▶ WRITTEN INSTRUCTION
Keep every line where the word "after" appears; drop the rest.

--- Start ---

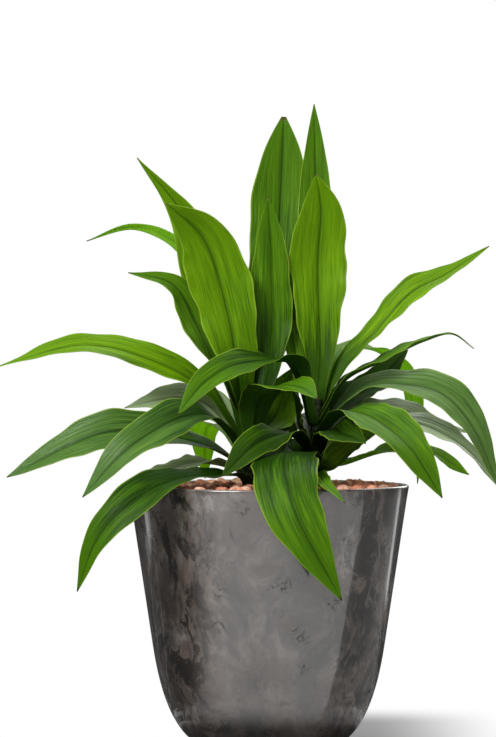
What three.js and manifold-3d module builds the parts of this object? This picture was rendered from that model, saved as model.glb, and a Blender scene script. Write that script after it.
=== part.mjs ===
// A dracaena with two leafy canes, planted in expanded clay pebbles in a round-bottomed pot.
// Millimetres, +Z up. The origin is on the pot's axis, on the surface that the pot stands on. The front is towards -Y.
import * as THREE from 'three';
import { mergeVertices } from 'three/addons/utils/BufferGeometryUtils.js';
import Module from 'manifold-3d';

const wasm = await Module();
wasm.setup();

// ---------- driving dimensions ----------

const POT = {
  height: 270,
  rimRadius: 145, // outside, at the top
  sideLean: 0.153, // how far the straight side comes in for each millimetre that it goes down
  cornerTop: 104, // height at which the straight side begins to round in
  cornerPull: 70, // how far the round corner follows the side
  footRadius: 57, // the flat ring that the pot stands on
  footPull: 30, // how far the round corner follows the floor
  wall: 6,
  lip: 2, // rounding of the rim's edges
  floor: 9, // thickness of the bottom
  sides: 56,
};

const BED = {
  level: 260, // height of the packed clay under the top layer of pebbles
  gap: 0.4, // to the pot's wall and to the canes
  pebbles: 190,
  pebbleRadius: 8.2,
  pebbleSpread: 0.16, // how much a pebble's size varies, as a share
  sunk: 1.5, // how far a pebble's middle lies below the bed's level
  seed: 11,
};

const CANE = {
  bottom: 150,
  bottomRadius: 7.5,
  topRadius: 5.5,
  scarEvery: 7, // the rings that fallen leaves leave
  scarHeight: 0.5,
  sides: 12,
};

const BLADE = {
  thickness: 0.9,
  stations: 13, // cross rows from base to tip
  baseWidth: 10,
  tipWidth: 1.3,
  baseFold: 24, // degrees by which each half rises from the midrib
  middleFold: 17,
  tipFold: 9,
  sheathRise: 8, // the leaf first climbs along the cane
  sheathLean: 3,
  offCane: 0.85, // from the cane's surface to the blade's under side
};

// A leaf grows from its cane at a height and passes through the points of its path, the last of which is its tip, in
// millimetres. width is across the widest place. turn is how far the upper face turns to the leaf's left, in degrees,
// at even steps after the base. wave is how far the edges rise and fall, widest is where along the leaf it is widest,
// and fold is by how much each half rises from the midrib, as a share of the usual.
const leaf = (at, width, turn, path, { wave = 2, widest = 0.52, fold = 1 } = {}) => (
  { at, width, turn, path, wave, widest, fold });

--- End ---

▶ RIGHT ANSWER
What three.js and manifold-3d module builds the parts of this object? This picture was rendered from that model, saved as model.glb, and a Blender scene script. Write that script after it.
// at even steps after the base. wave is how far the edges rise and fall, widest is where along the leaf it is widest,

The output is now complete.